● **Task description**: Which lines below fall between the one containing "# Wire hoop: a" and the one containing "in imported if"? Repeat them exactly, counting both of those lines, and add nothing else.

[Start Dataset extract]

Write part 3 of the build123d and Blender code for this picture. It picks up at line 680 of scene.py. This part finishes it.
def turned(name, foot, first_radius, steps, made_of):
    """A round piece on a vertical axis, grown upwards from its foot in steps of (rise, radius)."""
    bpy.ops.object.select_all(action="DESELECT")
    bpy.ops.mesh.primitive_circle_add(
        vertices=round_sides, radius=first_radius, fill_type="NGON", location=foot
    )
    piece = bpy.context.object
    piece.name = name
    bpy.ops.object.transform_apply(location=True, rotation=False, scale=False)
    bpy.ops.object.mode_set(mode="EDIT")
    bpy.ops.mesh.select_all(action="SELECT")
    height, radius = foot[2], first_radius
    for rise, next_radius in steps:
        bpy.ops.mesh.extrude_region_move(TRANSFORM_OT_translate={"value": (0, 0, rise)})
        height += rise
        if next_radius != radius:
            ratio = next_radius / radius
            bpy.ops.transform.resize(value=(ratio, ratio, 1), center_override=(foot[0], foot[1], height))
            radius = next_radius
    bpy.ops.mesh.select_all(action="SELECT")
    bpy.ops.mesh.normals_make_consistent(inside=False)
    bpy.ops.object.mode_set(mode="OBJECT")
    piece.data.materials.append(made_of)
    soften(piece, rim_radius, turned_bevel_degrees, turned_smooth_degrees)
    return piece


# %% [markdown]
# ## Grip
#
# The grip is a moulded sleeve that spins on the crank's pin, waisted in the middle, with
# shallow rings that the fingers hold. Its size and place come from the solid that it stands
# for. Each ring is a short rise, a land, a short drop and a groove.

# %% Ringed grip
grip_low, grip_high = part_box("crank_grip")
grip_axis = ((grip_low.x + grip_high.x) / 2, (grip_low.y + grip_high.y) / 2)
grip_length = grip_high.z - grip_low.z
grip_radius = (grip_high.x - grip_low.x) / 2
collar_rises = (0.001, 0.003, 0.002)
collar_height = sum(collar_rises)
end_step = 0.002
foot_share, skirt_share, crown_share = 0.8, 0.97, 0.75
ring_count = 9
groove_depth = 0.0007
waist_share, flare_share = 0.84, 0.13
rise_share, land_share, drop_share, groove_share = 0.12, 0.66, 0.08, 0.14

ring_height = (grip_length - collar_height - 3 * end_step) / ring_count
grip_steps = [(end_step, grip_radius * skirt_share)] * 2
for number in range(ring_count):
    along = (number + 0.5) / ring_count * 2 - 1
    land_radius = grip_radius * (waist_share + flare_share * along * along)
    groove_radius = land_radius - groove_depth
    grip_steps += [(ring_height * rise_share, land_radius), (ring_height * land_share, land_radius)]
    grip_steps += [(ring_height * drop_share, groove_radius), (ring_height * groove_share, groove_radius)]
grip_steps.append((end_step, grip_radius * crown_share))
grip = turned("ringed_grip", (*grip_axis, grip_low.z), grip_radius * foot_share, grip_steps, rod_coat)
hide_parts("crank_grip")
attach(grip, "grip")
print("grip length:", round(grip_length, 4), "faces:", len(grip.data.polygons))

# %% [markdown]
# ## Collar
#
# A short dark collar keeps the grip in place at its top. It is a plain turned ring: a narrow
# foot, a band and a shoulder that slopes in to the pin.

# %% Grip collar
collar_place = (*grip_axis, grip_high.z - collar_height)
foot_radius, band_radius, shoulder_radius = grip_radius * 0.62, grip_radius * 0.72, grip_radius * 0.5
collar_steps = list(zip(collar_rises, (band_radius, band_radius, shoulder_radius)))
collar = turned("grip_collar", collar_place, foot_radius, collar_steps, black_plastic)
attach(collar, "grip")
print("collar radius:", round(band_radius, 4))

[End Dataset extract]
[Start Dataset extract]

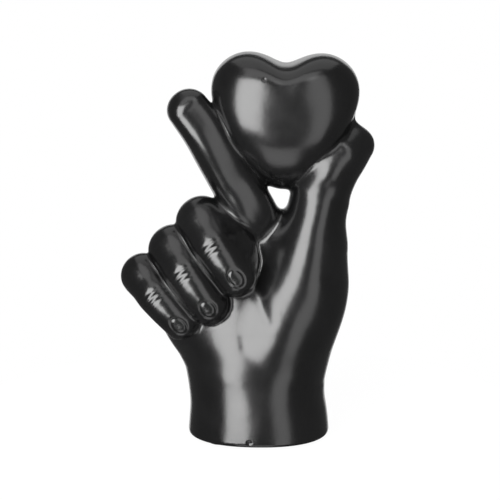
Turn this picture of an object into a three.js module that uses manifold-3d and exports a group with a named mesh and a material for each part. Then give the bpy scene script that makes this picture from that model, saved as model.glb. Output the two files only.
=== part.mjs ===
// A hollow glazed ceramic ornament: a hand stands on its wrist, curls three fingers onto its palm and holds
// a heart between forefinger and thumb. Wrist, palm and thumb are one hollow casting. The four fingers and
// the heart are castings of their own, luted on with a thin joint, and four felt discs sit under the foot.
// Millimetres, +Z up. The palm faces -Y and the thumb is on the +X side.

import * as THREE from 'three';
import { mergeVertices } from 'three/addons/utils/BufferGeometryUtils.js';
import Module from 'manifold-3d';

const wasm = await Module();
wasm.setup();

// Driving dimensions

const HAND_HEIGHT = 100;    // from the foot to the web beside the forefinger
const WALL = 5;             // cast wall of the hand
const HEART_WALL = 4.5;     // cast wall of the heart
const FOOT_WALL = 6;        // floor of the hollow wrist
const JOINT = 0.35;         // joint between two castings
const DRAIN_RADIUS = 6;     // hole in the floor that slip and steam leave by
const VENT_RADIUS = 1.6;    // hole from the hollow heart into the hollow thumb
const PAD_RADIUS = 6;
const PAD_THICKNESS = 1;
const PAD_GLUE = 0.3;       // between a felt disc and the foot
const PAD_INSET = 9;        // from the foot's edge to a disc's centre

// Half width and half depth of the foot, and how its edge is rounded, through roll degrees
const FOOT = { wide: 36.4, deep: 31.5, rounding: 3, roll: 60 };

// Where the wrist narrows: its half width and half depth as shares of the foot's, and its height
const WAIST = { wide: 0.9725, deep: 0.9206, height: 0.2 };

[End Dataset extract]
[Start Dataset extract]

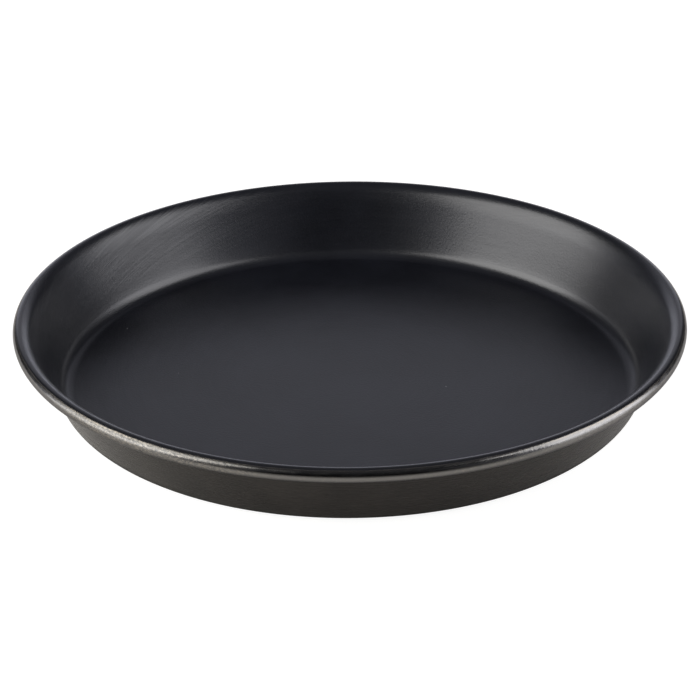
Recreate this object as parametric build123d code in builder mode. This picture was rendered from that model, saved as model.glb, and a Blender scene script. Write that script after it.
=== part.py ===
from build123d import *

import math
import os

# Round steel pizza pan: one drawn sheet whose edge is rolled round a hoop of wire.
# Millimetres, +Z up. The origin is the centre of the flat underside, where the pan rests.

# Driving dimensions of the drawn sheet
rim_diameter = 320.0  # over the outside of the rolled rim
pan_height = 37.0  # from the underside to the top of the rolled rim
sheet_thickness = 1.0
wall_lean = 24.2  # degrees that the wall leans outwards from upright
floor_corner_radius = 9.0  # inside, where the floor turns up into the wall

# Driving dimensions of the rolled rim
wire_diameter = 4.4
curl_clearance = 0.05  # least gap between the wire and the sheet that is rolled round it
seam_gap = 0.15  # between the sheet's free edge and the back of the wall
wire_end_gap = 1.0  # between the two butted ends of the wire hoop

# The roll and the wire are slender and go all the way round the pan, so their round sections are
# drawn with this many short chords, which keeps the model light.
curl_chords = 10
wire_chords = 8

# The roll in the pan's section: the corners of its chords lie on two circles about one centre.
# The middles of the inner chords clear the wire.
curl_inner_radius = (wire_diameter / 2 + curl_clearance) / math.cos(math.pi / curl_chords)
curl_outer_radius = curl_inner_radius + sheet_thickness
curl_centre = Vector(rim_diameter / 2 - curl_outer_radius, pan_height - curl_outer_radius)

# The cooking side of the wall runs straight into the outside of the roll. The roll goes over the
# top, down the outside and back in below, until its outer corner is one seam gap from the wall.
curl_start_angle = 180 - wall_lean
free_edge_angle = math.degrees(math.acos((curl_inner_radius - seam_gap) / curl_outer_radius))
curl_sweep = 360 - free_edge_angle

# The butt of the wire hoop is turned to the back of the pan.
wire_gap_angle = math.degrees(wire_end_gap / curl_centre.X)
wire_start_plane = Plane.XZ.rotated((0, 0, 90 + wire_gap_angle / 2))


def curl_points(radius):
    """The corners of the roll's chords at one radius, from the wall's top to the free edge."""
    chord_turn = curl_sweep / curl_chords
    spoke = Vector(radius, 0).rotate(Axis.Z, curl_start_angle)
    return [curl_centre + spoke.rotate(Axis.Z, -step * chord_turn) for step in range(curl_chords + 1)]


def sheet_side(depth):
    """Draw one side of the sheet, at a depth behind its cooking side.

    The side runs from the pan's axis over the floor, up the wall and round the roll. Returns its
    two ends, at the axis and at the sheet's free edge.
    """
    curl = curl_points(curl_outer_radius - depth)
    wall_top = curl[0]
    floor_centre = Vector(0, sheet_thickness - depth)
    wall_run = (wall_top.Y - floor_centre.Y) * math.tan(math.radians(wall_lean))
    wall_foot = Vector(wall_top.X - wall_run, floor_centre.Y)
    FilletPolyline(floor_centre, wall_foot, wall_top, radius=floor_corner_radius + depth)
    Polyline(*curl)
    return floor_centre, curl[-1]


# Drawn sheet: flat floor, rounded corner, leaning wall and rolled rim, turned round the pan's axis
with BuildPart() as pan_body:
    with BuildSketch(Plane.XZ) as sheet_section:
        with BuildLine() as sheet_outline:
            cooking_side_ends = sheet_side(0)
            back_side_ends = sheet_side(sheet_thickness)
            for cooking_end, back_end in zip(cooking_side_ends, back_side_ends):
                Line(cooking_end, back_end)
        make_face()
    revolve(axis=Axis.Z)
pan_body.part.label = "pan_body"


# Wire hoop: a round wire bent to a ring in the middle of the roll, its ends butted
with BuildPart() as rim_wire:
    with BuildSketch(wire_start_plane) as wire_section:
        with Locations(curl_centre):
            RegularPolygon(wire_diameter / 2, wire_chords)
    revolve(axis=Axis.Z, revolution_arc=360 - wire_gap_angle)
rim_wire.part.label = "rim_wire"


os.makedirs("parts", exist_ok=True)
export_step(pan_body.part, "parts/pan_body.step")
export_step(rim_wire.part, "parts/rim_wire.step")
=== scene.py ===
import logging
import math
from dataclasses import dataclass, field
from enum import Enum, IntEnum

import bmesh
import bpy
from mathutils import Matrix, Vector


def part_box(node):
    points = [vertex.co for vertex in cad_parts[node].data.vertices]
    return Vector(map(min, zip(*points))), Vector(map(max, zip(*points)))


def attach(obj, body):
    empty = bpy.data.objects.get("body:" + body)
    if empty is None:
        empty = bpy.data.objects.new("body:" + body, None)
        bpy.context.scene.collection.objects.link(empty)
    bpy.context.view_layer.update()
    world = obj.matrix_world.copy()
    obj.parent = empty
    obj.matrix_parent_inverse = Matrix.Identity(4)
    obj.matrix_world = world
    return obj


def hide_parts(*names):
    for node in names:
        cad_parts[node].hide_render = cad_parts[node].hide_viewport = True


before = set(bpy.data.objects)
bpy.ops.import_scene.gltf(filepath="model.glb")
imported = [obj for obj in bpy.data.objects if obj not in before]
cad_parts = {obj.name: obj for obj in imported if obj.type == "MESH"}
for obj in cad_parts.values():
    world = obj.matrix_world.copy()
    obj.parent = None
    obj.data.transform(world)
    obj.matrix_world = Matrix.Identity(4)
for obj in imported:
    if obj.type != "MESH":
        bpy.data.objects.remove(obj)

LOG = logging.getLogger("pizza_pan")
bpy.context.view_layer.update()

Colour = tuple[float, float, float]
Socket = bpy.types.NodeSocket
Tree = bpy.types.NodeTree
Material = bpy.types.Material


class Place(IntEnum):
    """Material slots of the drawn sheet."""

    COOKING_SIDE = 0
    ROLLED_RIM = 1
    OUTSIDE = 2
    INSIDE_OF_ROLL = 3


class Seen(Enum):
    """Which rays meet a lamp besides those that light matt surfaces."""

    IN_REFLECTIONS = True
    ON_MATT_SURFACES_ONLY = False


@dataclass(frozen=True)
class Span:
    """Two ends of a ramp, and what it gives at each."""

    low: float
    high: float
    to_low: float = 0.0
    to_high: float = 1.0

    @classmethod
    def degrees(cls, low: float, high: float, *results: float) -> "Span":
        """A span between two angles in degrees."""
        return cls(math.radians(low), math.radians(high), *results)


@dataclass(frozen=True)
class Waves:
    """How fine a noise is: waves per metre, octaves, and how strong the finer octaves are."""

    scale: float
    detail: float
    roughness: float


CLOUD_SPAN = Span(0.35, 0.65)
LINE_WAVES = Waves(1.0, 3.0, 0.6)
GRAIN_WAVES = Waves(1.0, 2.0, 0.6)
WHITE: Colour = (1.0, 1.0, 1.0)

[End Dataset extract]

● **Written answer**:
# Wire hoop: a round wire bent to a ring in the middle of the roll, its ends butted
with BuildPart() as rim_wire:
    with BuildSketch(wire_start_plane) as wire_section:
        with Locations(curl_centre):
            RegularPolygon(wire_diameter / 2, wire_chords)
    revolve(axis=Axis.Z, revolution_arc=360 - wire_gap_angle)
rim_wire.part.label = "rim_wire"


os.makedirs("parts", exist_ok=True)
export_step(pan_body.part, "parts/pan_body.step")
export_step(rim_wire.part, "parts/rim_wire.step")
=== scene.py ===
import logging
import math
from dataclasses import dataclass, field
from enum import Enum, IntEnum

import bmesh
import bpy
from mathutils import Matrix, Vector


def part_box(node):
    points = [vertex.co for vertex in cad_parts[node].data.vertices]
    return Vector(map(min, zip(*points))), Vector(map(max, zip(*points)))


def attach(obj, body):
    empty = bpy.data.objects.get("body:" + body)
    if empty is None:
        empty = bpy.data.objects.new("body:" + body, None)
        bpy.context.scene.collection.objects.link(empty)
    bpy.context.view_layer.update()
    world = obj.matrix_world.copy()
    obj.parent = empty
    obj.matrix_parent_inverse = Matrix.Identity(4)
    obj.matrix_world = world
    return obj


def hide_parts(*names):
    for node in names:
        cad_parts[node].hide_render = cad_parts[node].hide_viewport = True


before = set(bpy.data.objects)
bpy.ops.import_scene.gltf(filepath="model.glb")
imported = [obj for obj in bpy.data.objects if obj not in before]
cad_parts = {obj.name: obj for obj in imported if obj.type == "MESH"}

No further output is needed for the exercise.